Tragedy Girls is a 2017 American teen buddy comedy horror film directed by Tyler MacIntyre, written by Chris Lee Hill and MacIntyre, and starring Alexandra Shipp, Brianna Hildebrand, Josh Hutcherson, Craig Robinson, Kevin Durand and Jack Quaid. It was released on October 20, 2017, by Gunpowder & Sky.

==Plot==
Misunderstood high school seniors McKayla Hooper and Sadie Cunningham live in the Midwestern town of Rosedale and run a true crime blog called Tragedy Girls. They are obsessed with murder and fame, and are willing to do anything to get more followers. They use their friend Craig as bait to capture serial killer Lowell Orson Lehmann and ask him to aid them, but he refuses. The two decide to keep him captive, commit murders themselves and use Lehmann as a fall guy. The next day, Craig is missing, presumed to have run away. McKayla, Sadie, and their friend Jordan attempt to convince Rosedale that there is a serial killer running loose, but they only earn the ire of Jordan's father, Sheriff Welch. When McKayla's ex-boyfriend Toby amasses more followers on Twitter than the girls, McKayla and Sadie kill him. His death is ruled an accident, enraging the two girls.

They next kill cheerleading captain Syl and cut her body into pieces in order to ensure that her death is ruled a homicide. At Syl's memorial service, a local firefighter, Big Al, vows to catch the killer. Meanwhile, Lehmann attempts to turn McKayla against Sadie by convincing her that Sadie will use her to do the dirty work and take all of the credit. The girls plot to kill Big Al while he works out at the gym. Big Al fights back, but the two narrowly manage to stab him and decapitate him with a bench press. Afterwards, Jordan arrives and reveals he has stolen the serial killer case files from his father.

Mayor Campbell calls an emergency town meeting, and McKayla and Sadie rile the townspeople into turning against local law enforcement by showing them to be incompetent, including sending the people of the town a picture of Big Al's severed head. They hold a march in defiance of the killer. However, Lehmann escapes and murders Mayor Campbell. Jordan has a falling out with McKayla and Sadie and leaves them, in support of his father. An enraged McKayla discovers Jordan has stolen a phone belonging to her that has videos of the murders, and goads Sadie into heading to Jordan's house to kill him. Jordan reveals that he broke into the school and stole McKayla's psychological profile; he suspects her of being the killer. They are interrupted when Lehmann breaks into the Welch residence and brutally stabs Jordan.
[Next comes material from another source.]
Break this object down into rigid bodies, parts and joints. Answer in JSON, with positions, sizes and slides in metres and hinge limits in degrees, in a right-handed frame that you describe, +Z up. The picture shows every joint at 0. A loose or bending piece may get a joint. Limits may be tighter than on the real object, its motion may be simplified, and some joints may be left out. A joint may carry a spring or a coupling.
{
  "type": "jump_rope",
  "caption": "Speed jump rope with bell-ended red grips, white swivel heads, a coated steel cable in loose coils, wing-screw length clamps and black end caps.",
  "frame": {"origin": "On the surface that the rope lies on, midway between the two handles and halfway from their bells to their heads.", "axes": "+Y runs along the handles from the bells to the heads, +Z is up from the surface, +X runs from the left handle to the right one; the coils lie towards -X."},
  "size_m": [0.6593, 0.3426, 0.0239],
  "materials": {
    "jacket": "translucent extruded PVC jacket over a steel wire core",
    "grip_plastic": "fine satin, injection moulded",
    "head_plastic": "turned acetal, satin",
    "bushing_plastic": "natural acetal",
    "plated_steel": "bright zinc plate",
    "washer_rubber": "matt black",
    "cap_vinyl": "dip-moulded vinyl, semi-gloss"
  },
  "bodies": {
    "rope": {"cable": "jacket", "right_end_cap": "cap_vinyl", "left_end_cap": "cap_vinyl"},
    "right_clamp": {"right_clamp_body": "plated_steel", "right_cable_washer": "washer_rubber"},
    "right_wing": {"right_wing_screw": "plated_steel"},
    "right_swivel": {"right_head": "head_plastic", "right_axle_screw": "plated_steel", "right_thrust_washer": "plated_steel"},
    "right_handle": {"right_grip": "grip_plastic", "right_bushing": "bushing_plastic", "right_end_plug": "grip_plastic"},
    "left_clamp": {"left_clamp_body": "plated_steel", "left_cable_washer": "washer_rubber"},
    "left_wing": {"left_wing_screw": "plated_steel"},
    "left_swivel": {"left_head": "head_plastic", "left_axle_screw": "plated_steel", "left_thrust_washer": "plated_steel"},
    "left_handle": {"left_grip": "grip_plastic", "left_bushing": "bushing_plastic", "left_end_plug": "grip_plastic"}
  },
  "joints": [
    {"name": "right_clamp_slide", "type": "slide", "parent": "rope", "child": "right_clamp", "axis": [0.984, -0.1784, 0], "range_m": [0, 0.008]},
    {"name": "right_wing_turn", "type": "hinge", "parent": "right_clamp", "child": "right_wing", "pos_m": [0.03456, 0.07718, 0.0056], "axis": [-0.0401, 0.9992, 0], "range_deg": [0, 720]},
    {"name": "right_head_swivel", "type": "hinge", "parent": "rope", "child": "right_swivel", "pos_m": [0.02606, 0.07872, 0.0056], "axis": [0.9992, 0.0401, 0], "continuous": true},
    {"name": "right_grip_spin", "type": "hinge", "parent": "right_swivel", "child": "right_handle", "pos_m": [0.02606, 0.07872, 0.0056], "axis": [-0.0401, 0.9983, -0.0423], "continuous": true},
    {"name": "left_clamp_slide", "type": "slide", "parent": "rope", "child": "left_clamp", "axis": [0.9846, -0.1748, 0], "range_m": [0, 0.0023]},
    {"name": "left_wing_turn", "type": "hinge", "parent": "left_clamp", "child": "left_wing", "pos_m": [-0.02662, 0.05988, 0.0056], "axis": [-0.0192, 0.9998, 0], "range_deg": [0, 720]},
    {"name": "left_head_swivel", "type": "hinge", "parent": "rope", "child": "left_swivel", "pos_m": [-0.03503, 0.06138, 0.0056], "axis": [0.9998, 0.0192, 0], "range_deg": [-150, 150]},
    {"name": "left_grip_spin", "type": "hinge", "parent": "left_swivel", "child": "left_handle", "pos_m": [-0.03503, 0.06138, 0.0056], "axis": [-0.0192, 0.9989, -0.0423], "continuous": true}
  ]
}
McKayla awakens the sleeping Sheriff Welch by breaking his window; he drives Lehmann off and saves Jordan. Sadie takes the opportunity to destroy McKayla's stolen phone.
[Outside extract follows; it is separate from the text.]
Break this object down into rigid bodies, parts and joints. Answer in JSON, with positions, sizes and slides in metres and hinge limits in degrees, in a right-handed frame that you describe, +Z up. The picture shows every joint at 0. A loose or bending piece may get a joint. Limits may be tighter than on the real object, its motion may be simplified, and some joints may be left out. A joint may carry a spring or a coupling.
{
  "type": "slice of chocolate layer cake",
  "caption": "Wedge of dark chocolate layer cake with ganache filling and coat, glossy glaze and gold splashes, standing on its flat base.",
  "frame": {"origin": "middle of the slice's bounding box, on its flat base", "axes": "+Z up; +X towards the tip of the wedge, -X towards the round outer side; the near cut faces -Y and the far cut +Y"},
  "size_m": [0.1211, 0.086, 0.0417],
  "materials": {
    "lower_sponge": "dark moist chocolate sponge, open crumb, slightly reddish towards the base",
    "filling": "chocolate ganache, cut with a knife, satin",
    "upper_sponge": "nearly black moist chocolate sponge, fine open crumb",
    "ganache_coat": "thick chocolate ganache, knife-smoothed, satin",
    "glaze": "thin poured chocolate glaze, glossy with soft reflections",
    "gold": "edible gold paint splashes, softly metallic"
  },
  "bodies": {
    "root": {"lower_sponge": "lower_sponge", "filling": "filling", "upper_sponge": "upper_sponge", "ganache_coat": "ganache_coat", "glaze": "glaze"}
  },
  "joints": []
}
Two weeks later, Sadie is publicly honored by Welch; she does not acknowledge McKayla in her speech. The two have a falling out. Prom arrives; Sadie goes with Jordan as her date, while McKayla teams up with Lehmann. After killing their teacher, McKayla confronts Sadie. Unaware that Jordan is listening, she recounts how they murdered Jordan's mother as children. Jordan attempts to flee with Sadie to safety, but they are cornered by Lehmann and McKayla. Lehmann attempts to attack Sadie, but is stopped by McKayla. He turns on her, and McKayla pulls out a gun and shoots Lehmann dead. The girls reconcile, hang Jordan, and – after chain-locking the doors shut – start a fire in the gymnasium that traps and kills 124 prom-goers. In the aftermath, Lehmann is shown to have been blamed for the murders. A grieving Welch resigns as sheriff to focus on charity work, while McKayla and Sadie head off to college to start a new chapter in their lives, as though nothing had happened.

==Release==
Tragedy Girls premiered at South by Southwest on March 12, 2017. On July 31, 2017, Gunpowder & Sky acquired distribution rights to the film. The studio released it on October 20, 2017.

==Reception==
The film has received positive reviews. On review aggregator Rotten Tomatoes, the film has an approval rating of 85% based on 72 reviews, with an average rating of 7/10. The website's critical consensus states, "Tragedy Girls injects familiar teen tropes with just enough up-to-the-minute commentary — and pitch-black humor — to work as an irreverently entertaining diversion."